The Hobbit first
Apr. 26th, 2021 07:58 pm![[personal profile]](https://www.dreamwidth.org/img/silk/identity/user.png)
I read The Hobbit first. I was eleven and in the fifth grade when my teacher chose it as one of the books she read to us, chapter by chapter, in the final minutes of the school day. I was quite taken with it, but the real breakthrough came a few months later when I was offered the chance to borrow a copy. I grabbed the opportunity to read it for myself instead of just hearing it aloud, and to catch up on the Mirkwood chapter which I'd missed through being sick that day.

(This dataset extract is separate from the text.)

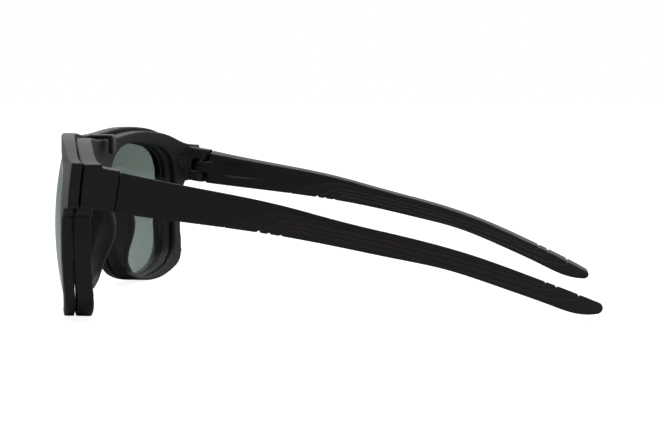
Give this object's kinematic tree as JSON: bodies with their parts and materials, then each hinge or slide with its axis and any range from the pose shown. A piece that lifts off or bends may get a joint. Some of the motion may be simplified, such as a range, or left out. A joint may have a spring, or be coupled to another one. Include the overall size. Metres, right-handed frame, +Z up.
{
  "type": "spectacles with magnetic clip-on sun front",
  "caption": "Wrapped full-rim sport spectacles with folding grooved temples and a tinted sun front that clips over the bridge and holds by magnets.",
  "frame": {"origin": "on the mirror plane, level with the lowest edge of the lenses, in the upright plane through the front ends of the end pieces", "axes": "+X to the wearer's left, the front faces -Y and the temples run back along +Y, +Z up"},
  "size_m": [0.1412, 0.1637, 0.053],
  "materials": {
    "matte_frame": "matte",
    "matte_clip": "matte",
    "matte_temple": "matte",
    "soft_sleeve": "soft matte",
    "clear_lens": "polished",
    "tinted_lens": "polished",
    "screw_steel": "satin",
    "plug": "satin",
    "magnet": "polished"
  },
  "bodies": {
    "front": {"front_frame": "matte_frame", "left_clear_lens": "clear_lens", "right_clear_lens": "clear_lens", "left_hinge_screw": "screw_steel", "right_hinge_screw": "screw_steel", "left_magnet_plug": "plug", "right_magnet_plug": "plug", "left_frame_magnet": "magnet", "right_frame_magnet": "magnet"},
    "clip": {"clip_frame": "matte_clip", "left_clip_lens": "tinted_lens", "right_clip_lens": "tinted_lens", "left_clip_magnet": "magnet", "right_clip_magnet": "magnet"},
    "left_arm": {"left_temple": "matte_temple", "left_temple_sleeve": "soft_sleeve"},
    "right_arm": {"right_temple": "matte_temple", "right_temple_sleeve": "soft_sleeve"}
  },
  "joints": [
    {"name": "left_temple_fold", "type": "hinge", "parent": "front", "child": "left_arm", "pos_m": [0.067, 0.0081, 0.0367], "axis": [0, 0.165, 0.9863], "range_deg": [0, 82]},
    {"name": "right_temple_fold", "type": "hinge", "parent": "front", "child": "right_arm", "pos_m": [-0.067, 0.0081, 0.0367], "axis": [0, -0.165, -0.9863], "range_deg": [0, 60]},
    {"name": "clip_lift", "type": "slide", "parent": "front", "child": "clip", "axis": [0, -0.0797, 0.9968], "range_m": [0, 0.06]}
  ]
}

Like so many of the readers who'd written to Tolkien during the interval between H and LOTR, I was most enchanted by the historical and geographical vistas revealed in the story, with hints of so much more left untold. My teacher had told us there were sequels - she used the plural. Immediately after finishing the book I did something I'd never done before, which was to raid my own money and ride my bike down to a small local bookstore and buy copies of all four volumes.
From that point I was lost to the world. I read the whole thing again each year on the anniversary of my first reading. It took six years - achingly long years if you're an adolescent - before I found anyone else who'd read the books and wanted to discuss them. And that was a discussion group of the Mythopoeic Society. And there I've been ever since.